En algunos casos, he visto personas contratadas “para cumplir con la agenda de diversidad” que luego son aisladas, subestimadas o relegadas de las decisiones importantes. También he sido testigo de organizaciones que impulsan campañas de equidad de género mientras sus puestos de liderazgo siguen concentrados en hombres. La contradicción genera desconfianza, y la falta de coherencia termina socavando la credibilidad de las políticas inclusivas.

¿Por qué sucede esto? Porque muchas veces se pretende resolver desde la superficie lo que requiere transformación profunda. La inclusión real incomoda. Implica revisar los sesgos con los que se diseñan los procesos de selección, con los que se establecen los criterios de liderazgo, con los que se construyen los vínculos y las oportunidades dentro de una organización. Implica hacernos preguntas difíciles: ¿qué entendemos por talento? ¿cómo evaluamos el mérito? ¿a quién se le permite equivocarse sin consecuencias? ¿qué lugares están vedados, aun sin que lo digamos?
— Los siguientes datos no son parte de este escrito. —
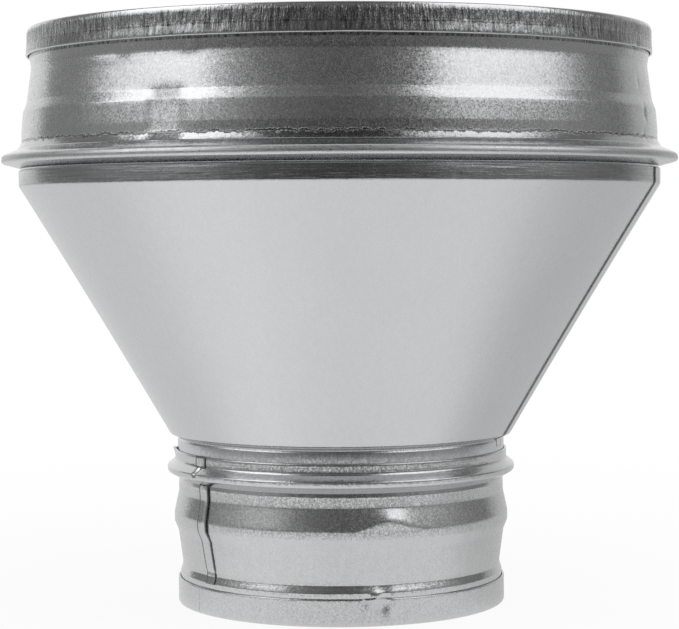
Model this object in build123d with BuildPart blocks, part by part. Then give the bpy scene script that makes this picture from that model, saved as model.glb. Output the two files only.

Por eso, la única inclusión válida es la inclusión genuina: aquella que nace de un convencimiento ético, se sostiene con políticas reales, se construye con escucha y se mide con indicadores claros. Y el rol de los líderes, aquellos que tienen el poder de decidir sobre los cursos de acción, es fundamental. Más que un rol: ellos deben ser los gestores de esos cambios.

Algunos consejos a estos líderes para avanzar hacia esa transformación:

  • Hacer un diagnóstico honesto: medir la composición interna, detectar brechas, mapear sesgos. La inclusión empieza por conocer la propia realidad.
  • Realizar capacitaciones continuamente: trabajar con todo el equipo, especialmente con quienes toman decisiones. La formación en diversidad e inclusión no debe ser un evento puntual, sino una práctica sostenida.
  • Diseñar procesos de selección transparentes: desde la selección hasta la promoción interna, revisar los mecanismos y garantizar que sean accesibles y equitativos.
  • Fomentar una cultura organizacional viva: promover espacios de participación real, fomentar el diálogo y construir una cultura donde todas las personas se sientan valoradas por lo que son y por lo que aportan.
  • Promover liderazgos comprometidos: sin el ejemplo concreto de quienes dirigen, cualquier iniciativa se vuelve letra muerta.

En definitiva, la inclusión no se decreta: se construye. Y como toda construcción, requiere tiempo, esfuerzo, escucha y voluntad de cambio. No se trata de tener una nómina diversa, sino una organización más justa, más rica en perspectivas, más humana. La diversidad es un hecho; la inclusión, una decisión. Que sea una decisión genuina.